Article 15 – Termination and cancellation

15.1. Without prejudice to the provision in Article 6:265 of the Civil Code, Eekhoorn is entitled to terminate or to dissolve, the agreement entered into with Buyer, without being held to compensation of damages, if:

a. Buyer is declared to be in a state of bankruptcy, requests its bankruptcy, or will request it;

b. Buyer requests (preliminary) suspension of payment or proceeds to liquidation;

c. Buyer's assets, or a portion thereof, are seized.

15.2. Unless complete or partial cancellation is excluded in the conclusion of the agreement entered into with Eekhoorn, Buyer is entitled, within a period of six weeks after its conclusion, but not within a period of 14 days prior to Eekhoorn's intended delivery date, to completely or partially cancel the agreement by means of a written statement addressed to Eekhoorn with payment to Eekhoorn of 30% of the agreed upon purchase price matching the portion of the agreement that is cancelled. The cancellation first takes effect after aforementioned payment has been received by Eekhoorn.
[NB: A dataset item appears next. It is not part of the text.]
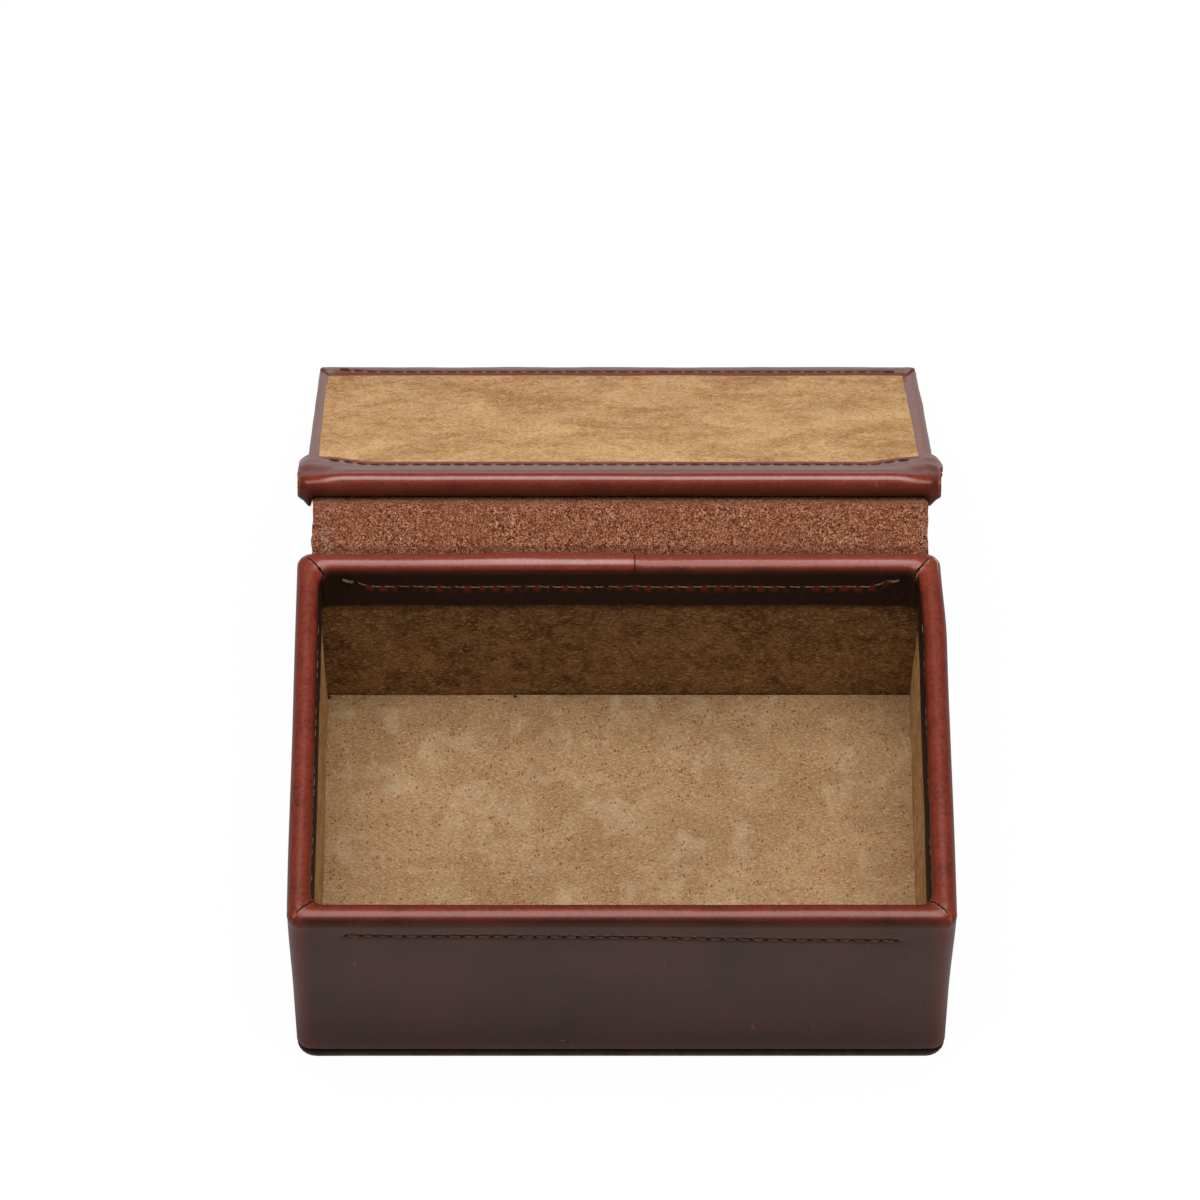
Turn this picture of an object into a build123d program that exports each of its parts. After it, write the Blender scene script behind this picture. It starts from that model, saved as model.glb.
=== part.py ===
# Leather-covered board box with a suede lining and a lift lid on a leather strip hinge.
# The lid is stored folded right back: it hangs on the hinge strip and its far edge rests on the table.
# Millimetres. +X to the right, the front wall faces -Y, +Z up. Origin: centre of the underside.
import os
from math import asin, atan2, cos, degrees, hypot, radians, sin, sqrt

from build123d import *

# ---- driving dimensions ----
box_width = 230
box_depth = 156
box_height = 91
board = 3.5            # stiff board of the walls and the base
leather = 1.75         # cover leather, and the hinge strip
suede = 1.5            # lining
floor_card_thick = 3
corner_radius = 5      # upright corners, outside
rim_radius = 3.4       # the rim is rolled almost to a half round
inside_corner = 1      # upright corners of the turn-in
turn_in = 25           # how far the cover comes down inside the walls
base_inset = 0.5       # the base leather stops just short of the wall cover
floor_gap = 0.4        # loose fit of the floor panel
cut_width = 0.4        # mitre cuts in the turn-in, and the butt seam
mitre_reach = 4.6      # the mitre cuts run this far into the rim from its inside corners
seam_x = 5             # butt seam of the wall cover, in the back wall

lid_width = 226
lid_length = 156
lid_thick = 10.5
lid_side_round = 1.2
lid_near_band = 19.7   # leather turn-ins on the inner face
lid_far_band = 15.4
lid_side_band = 4.5
near_ear = (233, 16)   # width and length of the folded leather at the hinge end
far_ear = (229, 11.5)  # and at the free end

hinge_width = 221
hinge_play = 0.1       # gap in the leather at each fold line
wall_fold_drop = 6     # fold line on the back wall, below the rim
wall_fold_out = 1.2    # fold lines stand this far off the wall and off the lid's edge
closed_gap = 0.3       # air between the closed lid and the rim
wall_leaf_bottom = 69
lid_leaf_length = 24
span_angle = 32.4      # the strip's slope where it leaves the box, lid folded back

stitch_pitch = 5
stitch_length = 3.6
thread = 0.9
thread_stand = 0.5
wall_row_height = 77.7
lid_near_row = 16.35   # from the lid's hinge end
lid_far_row = 145.75
front_stitches = 38
back_stitches = 40
side_stitches = 22
lid_stitches = 42

# ---- places worked out from them ----
back_face = box_depth / 2
inner_x = box_width / 2 - leather - board      # inner face of the side boards
inner_y = box_depth / 2 - leather - board
board_top = box_height - leather
wall_foot = leather + board                    # the walls stand on the base board
turn_in_foot = box_height - turn_in
wall_thick = board + 2 * leather
turned_width = box_width - 2 * wall_thick      # between the turn-ins
turned_depth = box_depth - 2 * wall_thick
mitre_length = (mitre_reach + inside_corner) * sqrt(2)
lined_width = 2 * (inner_x - suede)
lined_depth = 2 * (inner_y - suede)
half_leather = leather / 2
lid_roll = lid_thick / 2                       # the long edges are half rounds

wall_fold = Vector(0, back_face + wall_fold_out, box_height - wall_fold_drop)
span_length = wall_fold_drop + closed_gap + lid_thick + half_leather
span_way = Vector(0, cos(radians(span_angle)), sin(radians(span_angle)))
lid_fold = wall_fold + span_way * span_length

# The lid leans at the angle that lays the roll of its free end on the table.
run = lid_length - lid_roll + wall_fold_out
rise = half_leather + lid_roll
lid_slope = degrees(asin((lid_fold.Z - lid_roll) / hypot(run, rise)) + atan2(rise, run))
lid_along = Vector(0, cos(radians(lid_slope)), -sin(radians(lid_slope)))
lid_up = Vector(0, sin(radians(lid_slope)), cos(radians(lid_slope)))
lid_corner = lid_fold + lid_along * wall_fold_out + lid_up * half_leather
# Lid frame: x to the right, y from the hinge end to the free end, z from the outer face to the lining.
lid_profile = Plane(origin=lid_corner, x_dir=lid_along, z_dir=(1, 0, 0))


def lid_level(height, side=1):
    """Plane parallel to the lid, at a height above its outer face; side -1 looks outwards."""
    return Plane(origin=lid_corner + lid_up * height, x_dir=(side, 0, 0), z_dir=lid_up * side)


def save(built, label):
    built.part.label = label
    export_step(built.part, f"parts/{label}.step")


os.makedirs("parts", exist_ok=True)

# ---- base ----
with BuildPart() as base_cover:
    with BuildSketch():
        RectangleRounded(box_width - 2 * base_inset, box_depth - 2 * base_inset, corner_radius - base_inset)
    extrude(amount=leather)
    fillet(base_cover.faces().sort_by(Axis.Z)[0].edges(), base_inset)
save(base_cover, "base_cover")

with BuildPart() as base_board:
    with BuildSketch(Plane.XY.offset(leather)):
        RectangleRounded(box_width - 2 * leather, box_depth - 2 * leather, corner_radius - leather)
    extrude(amount=board)
save(base_board, "base_board")

# ---- wall boards: front and back run the full width, the sides stand between them ----
for side, name in ((-1, "front_board"), (1, "back_board")):
    with BuildPart() as long_board:
        with BuildSketch(Plane.XY.offset(wall_foot)):
            with Locations((0, side * (inner_y + board / 2))):
                Rectangle(box_width - 2 * leather, board)
        extrude(amount=board_top - wall_foot)
        upright = long_board.edges().filter_by(Axis.Z)
        outer = upright.filter_by(lambda edge: side * edge.center().Y > inner_y + board / 2)
        fillet(outer, corner_radius - leather)
    save(long_board, name)

for side, name in ((-1, "left_board"), (1, "right_board")):
    with BuildPart() as side_board:
        with BuildSketch(Plane.XY.offset(wall_foot)):
            with Locations((side * (inner_x + board / 2), 0)):
                Rectangle(board, 2 * inner_y)
        extrude(amount=board_top - wall_foot)
    save(side_board, name)

# ---- wall cover: outer skin, rolled rim and the turn-in that is slit at the corners ----
with BuildPart() as wall_cover:
    with BuildSketch(Plane.XY.offset(leather)):
        RectangleRounded(box_width, box_depth, corner_radius)
    extrude(amount=box_height - leather)
    with BuildSketch(Plane.XY.offset(turn_in_foot)):
        RectangleRounded(turned_width, turned_depth, inside_corner)
    extrude(amount=turn_in, mode=Mode.SUBTRACT)
    fillet(wall_cover.faces().sort_by(Axis.Z)[-1].outer_wire().edges(), rim_radius)
    fillet(wall_cover.faces().sort_by(Axis.Z)[-1].inner_wires()[0].edges(), rim_radius)
    with BuildSketch(Plane.XY.offset(leather)):
        RectangleRounded(box_width - 2 * leather, box_depth - 2 * leather, corner_radius - leather)
    extrude(amount=turn_in_foot - leather, mode=Mode.SUBTRACT)
    with BuildSketch(Plane.XY.offset(turn_in_foot)):
        RectangleRounded(box_width - 2 * leather, box_depth - 2 * leather, corner_radius - leather)
        Rectangle(2 * inner_x, 2 * inner_y, mode=Mode.SUBTRACT)
    extrude(amount=board_top - turn_in_foot, mode=Mode.SUBTRACT)
    mitre_middle = (mitre_reach - inside_corner) / 2
    for side_x in (-1, 1):
        for side_y in (-1, 1):
            mitre_x = side_x * (turned_width / 2 + mitre_middle)
            mitre_y = side_y * (turned_depth / 2 + mitre_middle)
            with BuildSketch(Plane.XY.offset(turn_in_foot)):
                with Locations((mitre_x, mitre_y)):
                    Rectangle(mitre_length, cut_width, rotation=45 * side_x * side_y)
            extrude(amount=turn_in, mode=Mode.SUBTRACT)
    with BuildSketch(Plane.XY.offset(leather)):
        with Locations((seam_x, box_depth / 2 - wall_thick / 2)):
            Rectangle(cut_width, 2 * wall_thick)
    extrude(amount=box_height, mode=Mode.SUBTRACT)
save(wall_cover, "wall_cover")

# ---- lining: four wall panels below the turn-in, and a loose floor panel ----
for side, name in ((-1, "front_lining"), (1, "back_lining")):
    with BuildPart() as long_lining:
        with BuildSketch(Plane.XY.offset(wall_foot)):
            with Locations((0, side * (inner_y - suede / 2))):
                Rectangle(2 * inner_x, suede)
        extrude(amount=turn_in_foot - wall_foot)
    save(long_lining, name)

for side, name in ((-1, "left_lining"), (1, "right_lining")):
    with BuildPart() as side_lining:
        with BuildSketch(Plane.XY.offset(wall_foot)):
            with Locations((side * (inner_x - suede / 2), 0)):
                Rectangle(suede, lined_depth)
        extrude(amount=turn_in_foot - wall_foot)
    save(side_lining, name)

with BuildPart() as floor_card:
    with BuildSketch(Plane.XY.offset(wall_foot)):
        Rectangle(lined_width - 2 * floor_gap, lined_depth - 2 * floor_gap)
    extrude(amount=floor_card_thick)
save(floor_card, "floor_card")

with BuildPart() as floor_lining:
    with BuildSketch(Plane.XY.offset(wall_foot + floor_card_thick)):
        Rectangle(lined_width - 2 * floor_gap, lined_depth - 2 * floor_gap)
    extrude(amount=suede)
    fillet(floor_lining.faces().sort_by(Axis.Z)[-1].edges(), suede / 3)
save(floor_lining, "floor_lining")

# ---- hinge strip: one strip of leather, divided at its two fold lines ----
with BuildPart() as hinge_wall_leaf:
    leaf_top = wall_fold.Z - half_leather - hinge_play
    with BuildSketch(Plane.XZ.offset(-back_face)):
        with Locations((0, (wall_leaf_bottom + leaf_top) / 2)):
            Rectangle(hinge_width, leaf_top - wall_leaf_bottom)
    extrude(amount=-leather)
save(hinge_wall_leaf, "hinge_wall_leaf")

with BuildPart() as hinge_span:
    with BuildSketch(Plane(origin=wall_fold, x_dir=span_way, z_dir=(1, 0, 0))):
        with Locations((span_length / 2, 0)):
            SlotCenterToCenter(span_length, leather)
    extrude(amount=hinge_width / 2, both=True)
save(hinge_span, "hinge_span")

with BuildPart() as hinge_lid_leaf:
    leaf_start = half_leather + hinge_play - wall_fold_out
    with BuildSketch(lid_level(0)):
        with Locations((0, (leaf_start + lid_leaf_length) / 2)):
            Rectangle(hinge_width, lid_leaf_length - leaf_start)
    extrude(amount=-leather)
save(hinge_lid_leaf, "hinge_lid_leaf")

# ---- lid ----
board_width = lid_width - 2 * leather
board_length = lid_length - 2 * leather
lining_width = lid_width - 2 * lid_side_band
lining_length = lid_length - lid_near_band - lid_far_band
lining_middle = lid_near_band + lining_length / 2

with BuildPart() as lid_board:
    with BuildSketch(lid_level(leather)):
        with Locations((0, lid_length / 2)):
            Rectangle(board_width, board_length)
    extrude(amount=lid_thick - 2 * leather)
save(lid_board, "lid_board")

with BuildPart() as lid_cover:
    for width, length, middle in (
        (lid_width, lid_length, lid_length / 2),
        (*near_ear, near_ear[1] / 2),
        (*far_ear, lid_length - far_ear[1] / 2),
    ):
        with BuildSketch(lid_profile):
            with Locations((middle, lid_thick / 2)):
                SlotOverall(length, lid_thick)
        extrude(amount=width / 2, both=True)
        ends = lid_cover.faces().filter_by(lambda face: abs(abs(face.center().X) - width / 2) < 0.01)
        fillet([edge for face in ends for edge in face.edges()], lid_side_round)
    with BuildSketch(lid_level(leather)):
        with Locations((0, lid_length / 2)):
            Rectangle(board_width, board_length)
    extrude(amount=lid_thick - 2 * leather, mode=Mode.SUBTRACT)
    with BuildSketch(lid_level(lid_thick - leather)):
        with Locations((0, lining_middle)):
            Rectangle(lining_width, lining_length)
    extrude(amount=leather, mode=Mode.SUBTRACT)
save(lid_cover, "lid_cover")

with BuildPart() as lid_lining:
    with BuildSketch(lid_level(lid_thick - leather)):
        with Locations((0, lining_middle)):
            Rectangle(lining_width, lining_length)
    extrude(amount=suede)
    fillet(lid_lining.faces().sort_by(Axis(lid_corner, lid_up))[-1].edges(), suede / 3)
save(lid_lining, "lid_lining")


# ---- saddle stitching: each thread shows on both faces of what it goes through ----
def row(count, across):
    """Centres of a straight row of stitches."""
    return [((i - (count - 1) / 2) * stitch_pitch, across) for i in range(count)]


def stitching(label, faces, count, across):
    """Stitches of one seam, standing on each of its faces."""
    with BuildPart() as seam:
        for face in faces:
            with BuildSketch(face):
                with Locations(*row(count, across)):
                    SlotOverall(stitch_length, thread)
            extrude(amount=thread_stand)
    save(seam, label)


def upright(normal, distance):
    """Plane of a wall face; its local y is up."""
    across = Vector(0, 0, 1).cross(Vector(*normal))
    return Plane(origin=Vector(*normal) * distance, x_dir=across, z_dir=normal)


stitching(
    "front_stitching",
    (upright((0, -1, 0), back_face), upright((0, 1, 0), -turned_depth / 2)),
    front_stitches,
    wall_row_height,
)
stitching(
    "back_stitching",
    (upright((0, 1, 0), back_face + leather), upright((0, -1, 0), -turned_depth / 2)),
    back_stitches,
    wall_row_height,
)
stitching(
    "left_stitching",
    (upright((-1, 0, 0), box_width / 2), upright((1, 0, 0), -turned_width / 2)),
    side_stitches,
    wall_row_height,
)
stitching(
    "right_stitching",
    (upright((1, 0, 0), box_width / 2), upright((-1, 0, 0), -turned_width / 2)),
    side_stitches,
    wall_row_height,
)
stitching(
    "lid_back_stitching",
    (lid_level(lid_thick), lid_level(-leather, side=-1)),
    lid_stitches,
    lid_near_row,
)
stitching(
    "lid_front_stitching",
    (lid_level(lid_thick), lid_level(0, side=-1)),
    lid_stitches,
    lid_far_row,
)
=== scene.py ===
import math
import random

import bmesh
import bpy
from mathutils import Matrix, Vector, noise


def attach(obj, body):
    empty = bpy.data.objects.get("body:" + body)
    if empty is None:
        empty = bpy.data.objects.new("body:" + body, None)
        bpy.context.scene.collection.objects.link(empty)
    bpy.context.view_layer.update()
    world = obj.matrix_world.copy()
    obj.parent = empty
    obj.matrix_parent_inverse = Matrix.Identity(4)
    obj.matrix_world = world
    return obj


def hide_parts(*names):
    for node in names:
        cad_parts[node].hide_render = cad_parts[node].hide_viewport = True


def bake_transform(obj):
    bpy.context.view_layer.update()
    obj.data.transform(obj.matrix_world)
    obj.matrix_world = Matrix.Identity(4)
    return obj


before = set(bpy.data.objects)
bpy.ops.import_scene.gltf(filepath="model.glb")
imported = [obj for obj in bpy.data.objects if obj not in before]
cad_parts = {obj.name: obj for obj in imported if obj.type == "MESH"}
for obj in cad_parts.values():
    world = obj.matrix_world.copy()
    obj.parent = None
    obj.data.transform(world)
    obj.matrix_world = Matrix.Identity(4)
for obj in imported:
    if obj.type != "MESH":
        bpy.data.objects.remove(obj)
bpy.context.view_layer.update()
mm = 0.001
print("frame loaded:", len(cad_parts), "nodes")


# small modelling helpers
def selectOnly(*pieces):
    # leaves edit mode and selects these pieces, the first one active
    if bpy.context.object and bpy.context.object.mode == "EDIT":
        bpy.ops.object.mode_set(mode="OBJECT")
    bpy.ops.object.select_all(action="DESELECT")
    for piece in pieces:
        piece.select_set(True)
    if pieces:
        bpy.context.view_layer.objects.active = pieces[0]


def openMesh(piece, selectMode="EDGE"):
    selectOnly(piece)
    bpy.ops.object.mode_set(mode="EDIT")
    bpy.ops.mesh.select_mode(type=selectMode)


def closeMesh():
    bpy.ops.object.mode_set(mode="OBJECT")


def selectWhere(kind, test):
    # selects only these verts, edges or faces of the mesh in edit mode
    bpy.ops.mesh.select_all(action="DESELECT")
    mesh = bmesh.from_edit_mesh(bpy.context.object.data)
    for part in getattr(mesh, kind):
        if test(part):
            part.select_set(True)
    bmesh.update_edit_mesh(bpy.context.object.data)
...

Partial cancellation of an agreement up to a remaining order value of less than the minimum order value as applicable for the country in which Buyer is situated, or as specifically stated on the proposal or Eekhoorn order confirmation, is not possible.

Article 16 – Applicable law and disputes

16.1. Dutch law exclusively applies to all quotations from and agreements with Eekhoorn.

16.2. All disputes, including those that are considered as such only by one party, stemming from or associated with the agreement to which the Conditions apply or in regard to the Conditions themselves and their explanation or execution, factual as well as legal in nature, will only be adjudicated by the authorised court in Amsterdam, unless Eekhoorn indicates a preference to present the dispute before the authorised court in Buyer's city of residence/domicile.

Article 17 – Inconsistency between the Dutch text and the translation

In the event of inconsistency between the Dutch text of the Conditions and, where appropriate, the text of the Conditions in a different language, the Dutch version will be binding.